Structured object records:

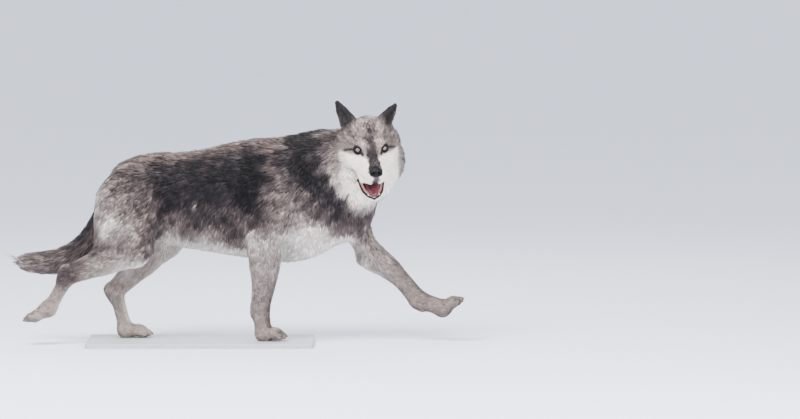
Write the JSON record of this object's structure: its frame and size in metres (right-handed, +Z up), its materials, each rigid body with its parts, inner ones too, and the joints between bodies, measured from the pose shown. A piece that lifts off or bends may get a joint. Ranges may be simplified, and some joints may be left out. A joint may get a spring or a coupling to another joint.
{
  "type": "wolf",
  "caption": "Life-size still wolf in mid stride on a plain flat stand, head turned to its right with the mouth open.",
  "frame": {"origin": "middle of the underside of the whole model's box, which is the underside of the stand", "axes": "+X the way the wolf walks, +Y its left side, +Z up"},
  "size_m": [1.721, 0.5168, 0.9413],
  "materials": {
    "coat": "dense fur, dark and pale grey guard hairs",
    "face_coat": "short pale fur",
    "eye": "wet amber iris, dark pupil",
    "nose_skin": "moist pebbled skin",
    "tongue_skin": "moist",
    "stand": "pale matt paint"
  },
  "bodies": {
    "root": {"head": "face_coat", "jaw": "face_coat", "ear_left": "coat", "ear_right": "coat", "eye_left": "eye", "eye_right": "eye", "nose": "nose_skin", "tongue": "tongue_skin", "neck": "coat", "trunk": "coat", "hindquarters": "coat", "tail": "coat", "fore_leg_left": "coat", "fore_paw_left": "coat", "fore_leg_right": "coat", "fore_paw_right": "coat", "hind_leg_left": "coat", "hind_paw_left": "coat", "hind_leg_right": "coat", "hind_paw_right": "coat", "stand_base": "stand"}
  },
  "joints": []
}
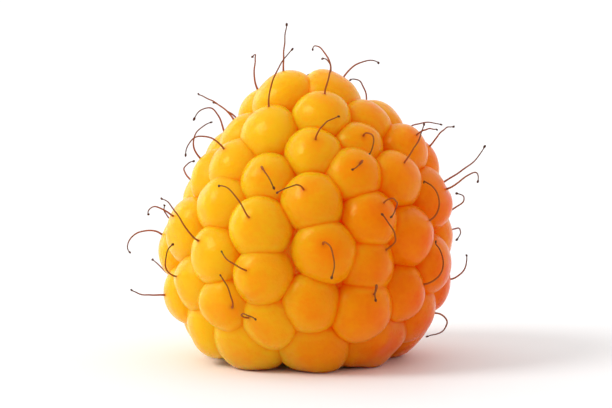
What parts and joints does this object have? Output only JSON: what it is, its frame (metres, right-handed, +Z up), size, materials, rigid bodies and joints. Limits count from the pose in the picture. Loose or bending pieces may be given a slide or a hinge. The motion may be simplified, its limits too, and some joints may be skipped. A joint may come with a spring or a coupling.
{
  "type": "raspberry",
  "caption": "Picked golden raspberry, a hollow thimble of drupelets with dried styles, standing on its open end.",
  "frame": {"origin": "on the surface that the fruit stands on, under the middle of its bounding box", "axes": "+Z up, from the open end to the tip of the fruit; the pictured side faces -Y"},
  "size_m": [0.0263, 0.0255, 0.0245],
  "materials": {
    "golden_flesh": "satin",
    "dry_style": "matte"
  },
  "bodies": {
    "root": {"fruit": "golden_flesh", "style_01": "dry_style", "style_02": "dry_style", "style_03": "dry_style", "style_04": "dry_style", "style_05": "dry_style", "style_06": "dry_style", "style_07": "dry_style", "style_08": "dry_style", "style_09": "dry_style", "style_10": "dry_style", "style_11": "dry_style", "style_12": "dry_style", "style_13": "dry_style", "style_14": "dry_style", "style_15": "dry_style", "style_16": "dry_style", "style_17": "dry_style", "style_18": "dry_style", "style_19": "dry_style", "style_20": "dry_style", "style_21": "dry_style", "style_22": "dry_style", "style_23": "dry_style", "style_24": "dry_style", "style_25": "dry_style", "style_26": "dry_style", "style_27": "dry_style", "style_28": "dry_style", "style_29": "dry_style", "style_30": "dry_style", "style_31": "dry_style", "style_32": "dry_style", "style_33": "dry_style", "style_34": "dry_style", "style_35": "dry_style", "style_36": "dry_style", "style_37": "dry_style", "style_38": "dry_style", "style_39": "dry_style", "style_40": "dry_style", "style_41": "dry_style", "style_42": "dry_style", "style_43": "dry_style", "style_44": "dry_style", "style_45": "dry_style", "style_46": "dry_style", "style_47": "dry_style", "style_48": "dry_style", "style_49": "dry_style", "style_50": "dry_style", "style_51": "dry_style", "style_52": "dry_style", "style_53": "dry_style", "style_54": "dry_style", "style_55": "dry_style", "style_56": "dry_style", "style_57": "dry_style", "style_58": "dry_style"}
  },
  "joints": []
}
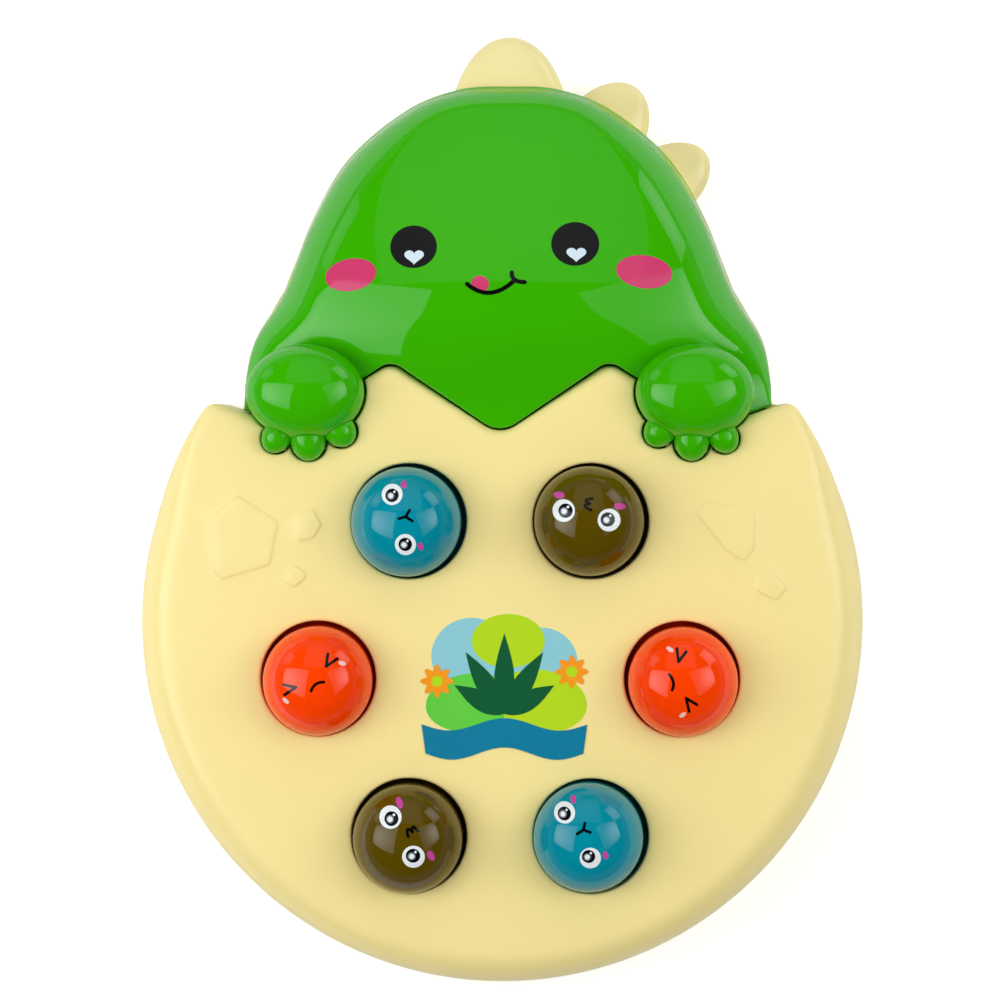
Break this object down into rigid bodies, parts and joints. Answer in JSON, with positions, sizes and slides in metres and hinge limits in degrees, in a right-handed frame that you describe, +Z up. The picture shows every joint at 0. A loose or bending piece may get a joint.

> Written problem
Count the lines in the records above that hold the word "hinge", and give only that number.

> Task answer
2